Zu einer Reaktion getrieben setzt die Armee den eigentlich in Ungnade gefallenen, aber nun enorm wertvollen Vollstrecker Garringo (Anthony Steffen) auf den Fall an, der nicht lange fackelt und sich nicht nur schnell direkt im Nacken von Johnny befindet, sondern zufällig direkt im Schoss der Ersatzfamilie. Sein Ziehvater Clark ist inzwischen der Sheriff von Bells City und wird ebenso wie die Quasi-Schwester Julie (Solvi Stubing, übrigens auch eine gebürtige Berlinerin) mit der unbequemen Wahrheit konfrontiert, dass ihr geliebter Zögling ein eiskalter Killer ist, den es zu stoppen gilt. Nicht nur ein Genre-Crossover, den reizvollen Gewissenskonflikt gibt es gleich obendrauf. Daraus ließe sich eine echte Hausnummer zusammensetzen, woran Marchent in letzter Konsequenz sichtlich scheitert, wenn auch nicht kolossal. Vielleicht etwas überfordert mit dieser spannenden Prämisse, die aber in erster Linie vom Script nur tangiert wird. Es gibt einfach zu viele halbfertige Baustellen, die den Sprung nach oben vermeiden.
Die grundsätzliche Inszenierung von Marchent wirkt bemüht, ist jedoch kaum mehr als mittelprächtig. Da fehlt es wie der nicht ausgereizten Idee an entsprechendem Geschick und Handwerkskunst. Schon solide Arbeit im Rahmen der Möglichkeiten, keinesfalls mehr. Eine große Diskrepanz herrscht zwischen den beiden Hauptdarstellern: Während der Held Anthony Steffen sich monoton und hölzern durch die Gegend langweilt, weiß Antagonist Peter Lee Lawrence – der manchmal gar an den jungen Helmut Berger erinnert- seine Rolle besser zu interpretieren, als sie ihm vorgelegt wird bzw. das mitunter herauszuholen, was sie im Ansatz in sich birgt.

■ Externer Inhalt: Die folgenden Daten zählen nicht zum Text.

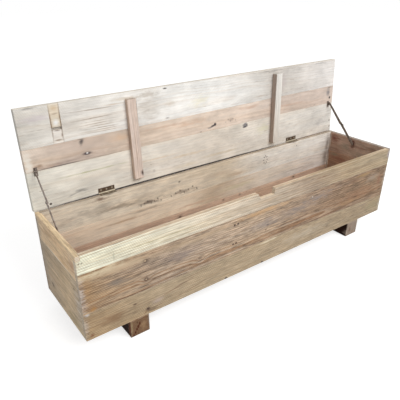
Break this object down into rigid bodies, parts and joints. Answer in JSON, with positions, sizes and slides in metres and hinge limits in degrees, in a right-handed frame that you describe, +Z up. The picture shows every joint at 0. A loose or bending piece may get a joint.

Es sind diese Momentaufnahmen, die immer wieder verdeutlichen, was Garringo – Der Henker zu bieten hätte, wenn da die richtigen Leute am Hebel gewesen wären. Für den üblichen 08/15-Spaghetti teilweise zu gut und ambitioniert, für deutlich mehr im Resultat leider nicht fähig.
Fazit
Interessante Ansätze treffen auf eine grobe Umsetzung. Eventuell war sich gar nicht bewusst, was hier machbar gewesen wäre. Und wenn, muss man es leider den mangelnden Fähigkeiten in die Schuhe schieben. Scheitert auf immer noch gehobenem Genre-Niveau. Für Sammler und Komplettisten klar einen Blick wert, mit eingeschränkter Erwartungshaltung.